Flashbacks Finally Bring Answers in 'Criminal Record’s Penultimate Episode
Everything we’ve been waiting six episodes for was finally revealed in Criminal Record’s seventh episode entitled “The Sixty-Twos.” The episode flashes back to late summer 2011, Adelaide’s murder and Errol’s confession. We get A LOT of context for what was going on with all the characters we’ve been following. Hegarty’s wife/Lisa’s mother had died six months before, leaving them both devastated. Hegarty has bought the young (and not heroin-addicted) Lisa a puppy as a way to cheer up the daughter, who has had her whole world “come crashing down.”
“Eleven days from x-ray to a hole in the ground, there was no time for any of it,” Hegarty tells Tony, giving us more information about how sudden his wife’s death was. He is juggling so much. He’s still grieving (we learn that he only got two weeks of compassionate leave after his wife passed away). He’s adapting to being a single parent (in the midst of work, he calls Lisa’s babysitter to remind her that the omelets are to have absolutely no tomatoes.) “The thing about your mom. That’s all she wanted was for you to be happy,” he tells Lisa.
Hegarty isn’t so sure Errol is their guy. He’s revealed to be much more of a by-the-books detective than we have been led to believe. “Show me the facts. Show me the history of violence,” he barks. Adelaide and Errol had been together for five years. Errol was like a father to Patrick. They were planning to get married. Flashbacks show them happy and getting engaged with a toy ring.
There is immense pressure on Hegarty to charge Errol with the crime.

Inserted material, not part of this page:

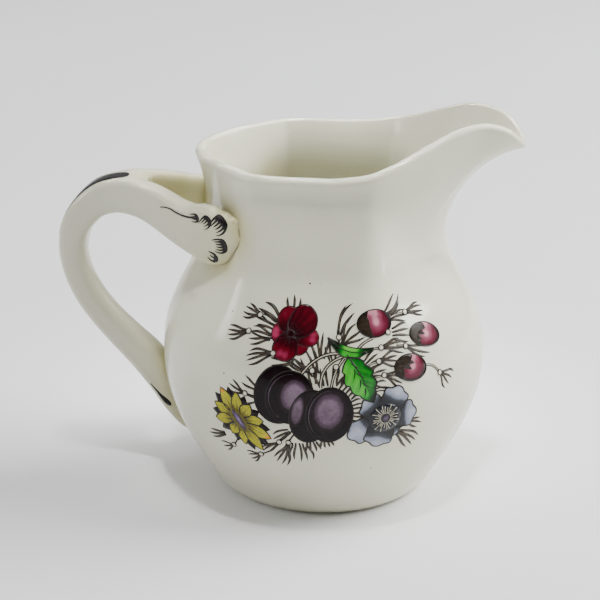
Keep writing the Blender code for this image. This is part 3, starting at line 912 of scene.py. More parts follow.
# Plums, the farthest first: degrees, height, half sizes, tilt, then the bloom's place and half sizes as
# shares of the plum's, its strength, and whether the plum's edge catches light.
PLUMS = [
    (-7.2, 39.6, 6.3, 7.7, -8, (0.1, 0.1), (0.3, 0.3), 0.1, False),
    (-3.0, 39.2, 6.3, 7.0, -14, (0.14, 0.12), (0.56, 0.62), 0.95, True),
    (4.0, 34.4, 5.2, 7.4, -10, (-0.66, 0.12), (0.3, 0.56), 0.85, False),
    (10.6, 34.9, 6.0, 7.6, -6, (-0.04, 0.12), (0.66, 0.68), 0.9, True),
]


def paint_plums():
    plums, lines, rims = Paint(), Paint(), Paint()
    for i, (degrees, z, half_u, half_v, tilt, bloom, size, strength, lit) in enumerate(PLUMS):
        spot = spot_on_bowl(degrees, z, tilt)

        def tone(u, v, share, half_u=half_u, half_v=half_v, bloom=bloom, size=size, strength=strength):
            away = np.hypot((u / half_u - bloom[0]) / size[0], (v / half_v - bloom[1]) / size[1])
            glow = 1 - ease((away - 0.55) / 0.75)
            light = 0.1 * ease(v / half_v + 0.4) * (1 - ease((share - 0.85) / 0.15))
            return 0.07 + light + glow * 0.76 * strength

        lift = layer(i)
        outline = oval(half_u, half_v, 56)
        plums.fill(spot, outline, tone, lift, rings=18)
        lines.line(spot, outline, PLUM_OUTLINE, lift + 0.006, closed=True, tone=0.0)
        if lit:
            turn = np.linspace(math.radians(100), math.radians(255), 18)
            inner = np.stack([half_u * 0.86 * np.cos(turn), half_v * 0.88 * np.sin(turn)], -1)
            rims.line(spot, inner, spindle(18, 0.22, 0.5, 0.1), lift + 0.006, tone=0.7)
    plums.piece("plum_skins", PLUM, "plum_enamel", ["plums"])
    rims.piece("plum_rim_lights", PLUM, "plum_enamel")
    return lines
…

Adelaide’s murder comes just one month after the London riots that erupted after Mark Duggan was shot and killed by police. Claudia tells Hegarty the police department is looking to take away attention from that and “reset the narrative.” Hegarty has 24 hours to charge Errol with the crime or release him. “Hard to nail it down, isn’t it?” Hegarty says to Claudia about all the evidence they have. “Was it intentional? Was he out of his fucking mind? He never hurt her before. Never laid a finger on anyone as far as I can see.”
Kim and Hegarty try to tie Errol to the looting while interrogating him. They’ve found clothes with tags still attached from stores that were looted in his apartment. “I’m not a thief,” he tells them. Then they tell him Adelaide has bites that match his teeth. “What is this,” Errol wonders. “There ain’t nothing you can do to get me. I loved her.”

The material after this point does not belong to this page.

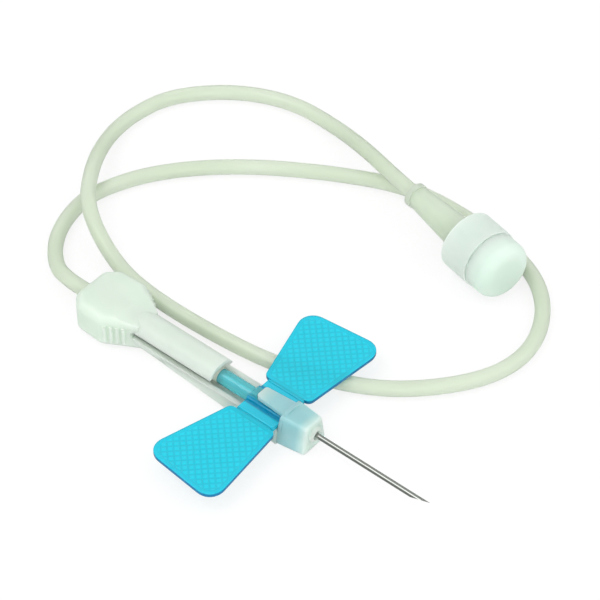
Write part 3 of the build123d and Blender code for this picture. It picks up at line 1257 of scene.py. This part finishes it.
    def fold(self, smooth: Material) -> None:
        """Adds the thin strip between the hub's web and the wing.

        Args:
            smooth: Its finish.
        """
        sign = self.side.value
        near, far = WEB.half_mm - self.fold_lap_mm, self.root_mm + self.fold_lap_mm
        top = self.bottom_mm + self.thickness_mm
        strip = block(
            self.node + "_fold",
            (WEB.length_mm - self.fold_inset_mm, far - near, self.fold_thickness_mm),
            (WEB.middle_mm, sign * (near + far) / 2, top - self.fold_thickness_mm / 2),
        )
        modify(strip, "BEVEL", width=self.fold_edge_mm * MM, segments=self.fold_edge_steps)
        with editing():
            bpy.ops.mesh.select_all(action="SELECT")
            bpy.ops.mesh.subdivide(number_cuts=self.fold_cuts)
        dress(strip, smooth)
        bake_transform(strip)
        report(strip)


@dataclass
class WingSet:
    """The blue moulding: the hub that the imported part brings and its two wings."""

    rib_place_mm: float = 3.3
    rib_width_mm: float = 0.34
    rib_height_mm: float = 0.16
    rib_edge_mm: float = 0.12
    rib_edge_steps: int = 4
    # How much shorter than the webs the ribs are.
    rib_inset_mm: float = 0.3

    def ribs(self, finish: Material) -> None:
        """Adds a low rib along the fold on each web.

        Args:
            finish: Their finish.
        """
        size = (WEB.length_mm - self.rib_inset_mm, self.rib_width_mm, 2 * self.rib_height_mm)
        made = []
        for side in Side:
            place = (WEB.middle_mm, side.value * self.rib_place_mm, WEB.top_mm)
            rib = block("web_fold_ribs", size, place)
            modify(rib, "BEVEL", width=self.rib_edge_mm * MM, segments=self.rib_edge_steps)
            made.append(rib)
        ribs = join(made, "web_fold_ribs")
        bpy.ops.object.shade_smooth_by_angle(angle=math.radians(SMOOTH_DEG))
        dress(ribs, finish)
        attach(ribs, Body.NEEDLE_UNIT.value)
        report(ribs)

    def build(self) -> None:
        """Dresses the hub, adds its ribs and makes both wings."""
        smooth, grip, edge = (f.material() for f in (BLUE_VINYL, BLUE_GRIP_FIELD_PAINTED_SHADE, BLUE_EDGE_PAINTED_DEEPER))
        # The sleeve's finish holds a painted lighter sleeve and a painted shade band along its
        # foot.
        sleeve = BLUE_SLEEVE_PAINTED_LIGHT_AND_SHADE.material()
        dress(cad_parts["wing_hub"], sleeve)
        self.ribs(sleeve)
        Wing(Side.LEFT, Body.LEFT_WING, "wing_left").build(smooth, grip, edge)
        Wing(Side.RIGHT, Body.RIGHT_WING, "wing_right").build(smooth, grip, edge)


# ------------------------------------------------------- pieces from the part


@dataclass(frozen=True)
class CarriedPieces:
    """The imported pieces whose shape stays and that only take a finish."""

    finishes: tuple[tuple[str, MouldedPlastic | DrawnSteel], ...] = (
        ("safety_shield", HOUSING_PLASTIC),
        ("needle_cannula", NEEDLE_STEEL),
        ("needle_adhesive", ADHESIVE),
        ("luer_connector", CONNECTOR_PLASTIC),
        ("luer_cap", CAP_PLASTIC),
    )

    def dress(self) -> None:
        """Gives each of them its finish."""
        for node, finish in self.finishes:
            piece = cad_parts[node]
            dress(piece, finish.material())
            report(piece)


@dataclass
class HousingFoot:
    """The flat foot of the housing, whose sides widen from the round body at the grip to the nose.

    Each half width is the distance from the needle's plane to the outer face of a side wall.
    """

    rear_mm: float = -20.6
    front_mm: float = 6.95
    # The half widths on the table.
    rear_half_mm: float = 1.5
    front_half_mm: float = 3.22
    # The half widths at the walls' top, where they meet the round body.
    rear_top_half_mm: float = 2.56
    front_top_half_mm: float = 2.72
    # From the needle's plane to the inner face of a wall, on the table and at its top.
    inner_bottom_mm: float = 1.0
    inner_top_mm: float = 2.2
    bottom_mm: float = 0.02
    top_mm: float = 2.4
    edge_mm: float = 0.2
    edge_steps: int = 4

    def side_wall(self, side: Side) -> Piece:
        """Makes the wall on one side, from the table up to the slot in the round body.

        Args:
            side: The side of the needle's plane.

        Returns:
            The wall.
        """
        wall = block("housing_foot", (1.0, 1.0, 1.0), (0.0, 0.0, 0.0))
        for vertex in wall.data.vertices:
            front, outer, top = vertex.co.x > 0, vertex.co.y * side.value > 0, vertex.co.z > 0
            if outer and top:
                half = self.front_top_half_mm if front else self.rear_top_half_mm
            elif outer:
                half = self.front_half_mm if front else self.rear_half_mm
            else:
                half = self.inner_top_mm if top else self.inner_bottom_mm
            x = self.front_mm if front else self.rear_mm
            z = self.top_mm if top else self.bottom_mm
            vertex.co = Vector((x, side.value * half, z)) * MM
        modify(wall, "BEVEL", width=self.edge_mm * MM, segments=self.edge_steps)
        return wall

    def build(self, finish: Material) -> None:
        """Makes both side walls as one piece.

        Args:
            finish: The housing's plastic, painted lighter for the foot.
        """
        foot = join([self.side_wall(side) for side in Side], "housing_foot")
        bpy.ops.object.shade_smooth_by_angle(angle=math.radians(SMOOTH_DEG))
        dress(foot, finish)
        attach(foot, Body.HOUSING.value)
        report(foot)


def main() -> None:
    """Builds the set in order."""
    Studio().build()
    Tubing().build()
    WingSet().build()
    CarriedPieces().dress()
    HousingFoot().build(FOOT_PLASTIC_PAINTED_LIGHTER.material())


if __name__ == "__main__":
    main()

Hegarty goes to see Errol’s dad. He notes that Errol’s father hasn’t come to see his son in the hospital and senses that there must be some tension there. He is right. They bond over being fathers, and the truth comes out. Six years earlier, when Errol was a teenager and on drugs, he came to his parents’ house asking them for money. His father told him there was no money left, and Errol stabbed him. Errol’s dad lifts up his shirt to show Hegarty the scar he still has. That’s the history of violence Hegarty was looking for.
Hegarty takes Errol to the apartment he shared with Patrick and Adelaide. “I want to see if we can’t jog your memory,” he tells Errol. Errol remains steadfast. He didn’t do this. He didn’t kill Adelaide. But then Hegarty tells Errol’s lawyer he can go home. Hegarty pretends he can’t find his phone and takes Errol back to the apartment under the guise of looking for his misplaced phone. Obviously, Hegarty taking Errol to the apartment without his lawyer present is not allowed.
Without Errol’s lawyer there, Hegarty goes at him. He incorrectly tells Errol that Patrick nearly lost his legs, and the doctors say he won’t walk again. “You broke that boy like a fucking China plate,” he tells him. Errol stands his ground. “You don’t know anything about us. The things we had,” he tells him. Then, Hegarty plays a recording of Patrick at the hospital telling Hegarty that his mom and Errol fought. “I’ll knock you flat,” Patrick remembers Errol saying. This admission devastates Errol and also clearly makes him doubt himself. “I killed Adelaide Burrows,” he tells Hegarty.
Did Hegarty alter the audio in some way? Or is Errol not the innocent man June thinks he is? The episode reveals Hegarty is not evil but a man under enormous duress. He’s clearly bent the rules, but there’s no grand conspiracy. He doesn’t seem to be protecting the real killer or anything like that.
The episode ends in the present with Hegarty telling June, “Well, if sometimes you have to go the extra mile, there’s no shame in that.” A furious Kim barges in and interrupts Hegarty and June’s conversation. Sonya, most likely still devastated over Doris’s death, has released Carla’s emergency call to the public. This puts Carla (not to mention June’s career) in danger.